Lupe Fiasco stands apart by calling listeners to weep and mourn with the spoken intensity of a jeremiad. His words, delivered with a mix of disgust and resignation, transform the otherwise dreamy, jazz production on the album into a nightmarish confrontation with the cold truth. The spacious, mellow musicality gives listeners no choice but to sit and soak in the seriousness of Lupe’s message. On “On Faux Nem,” after the two brisk bars quoted above, Lupe returns to his typical lyrical patterns:

Yeah, silent reflection was the first verse's mission

I ain't want to water it down with a whole bunch of conditions

Just give it to you raw how a n**** really feelin'

"Rappers get shot too much" probably has a lot more precision

But that was the dеcision, and with that, I'ma stick

I don't really support n***** 'cause the s*** bе making me sick

Look at what we say in this b**** just to get rich

These are righteous words delivered in common vernacular. Without minimizing other societal factors (“I ain't want to water it down with a whole bunch of conditions”), Lupe makes the crucial connection between a culture of death promoted and described in rhyme and the chance to strike it rich as an artist. What is said “just to get rich” is the popularization and expansion of a culture of death. This is no small thing. Indeed, Jesus himself made it clear that humanity has a real enemy who seeks to “steal, kill, and destroy.” Thus, when the glorification and proliferation of death actually lines the pockets of individuals, streaming companies, and record labels—while the marginalized and impoverished are gunned down—we can be certain we are confronting a systemic injustice of a satanic sort.

These are righteous words delivered in common vernacular.

A proper wake-up call to such a dire situation means the prophetic message and medium must align. In the Old Testament, God often gave the prophet Jeremiah both a message to proclaim and a parable to enact, as when Jeremiah is instructed to break a jar of clay to portray the judgment to come upon God’s idolatrous people. No doubt such a harsh word to his own people brought Jeremiah no joy; in fact, based on Lamentations, many have called Jeremiah the weeping prophet.

There is a similar measure of symbolic action in Lupe Fiasco’s prophetic cry. Limited to the power of words, Lupe creates a prophetic drama in “On Faux Nem” as his minimalist language—“Rappers die too much / That's it, that's the verse”—culminates in maximalist profanity in order to embody a deep anguish and God-forsakenness:

Facts, I wish that they was lying in they raps

How does that transpire

To be so damned by God, you want your friends to be g**damned liars?
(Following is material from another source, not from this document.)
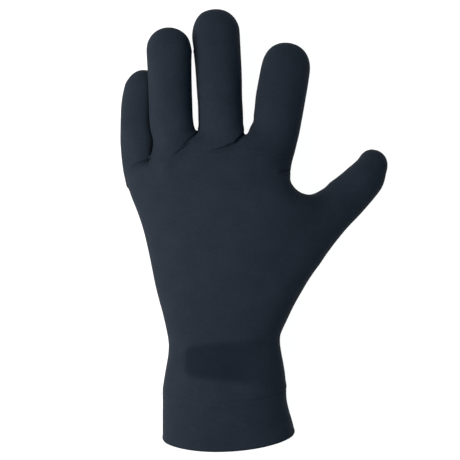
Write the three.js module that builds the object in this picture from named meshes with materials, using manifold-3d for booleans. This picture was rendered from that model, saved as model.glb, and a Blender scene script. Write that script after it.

All we talk about are our g**damned priors

Shiny metal boxes on top of g**damned tires

I'm g**damned tired

If I say I didn't indulge, my pants would be on g**damn fire

For attentive Christian listeners, Lupe’s lament evokes the condemnation described by the Apostle Paul in Romans 1. This passage teaches that when idolatry is chosen, God hands humanity over to our darkened devices and desires; as a result, sin and death gain a deeper grip on our rationality. The human bent to boast in death, vice, and violence is a sign of sin’s reign and God’s condemnation. The ferocity of Romans 1 intensifies when Paul speaks of idolaters’ sin—“They are full of envy, murder, strife, deceit and malice”—and then points to the idolaters who are culpable through their applause of such brokenness: “. . . they not only continue to do these very things but also approve of those who practice them.”

Speaking of what attracts listeners to drill music, Lupe Fiasco has said, “I think what excites people is the violence, and that the violence is actually tethered to real-life violence.” Pressed on whether this makes audiences complicit, Lupe speaks with the clear-eyed morality of a prophet or the apostle penning Romans 1: “Absolutely . . . Why wouldn’t it?

Drill Music in Zion is thus not only good art and a return to form for an all-time hip-hop talent; it is a much-needed prophetic confrontation with the sort of moral question listeners must not refuse. Will we evaluate our culpability in the culture of death that surrounds us? And will we care enough to stop and ask the questions most artists hesitate to present to us?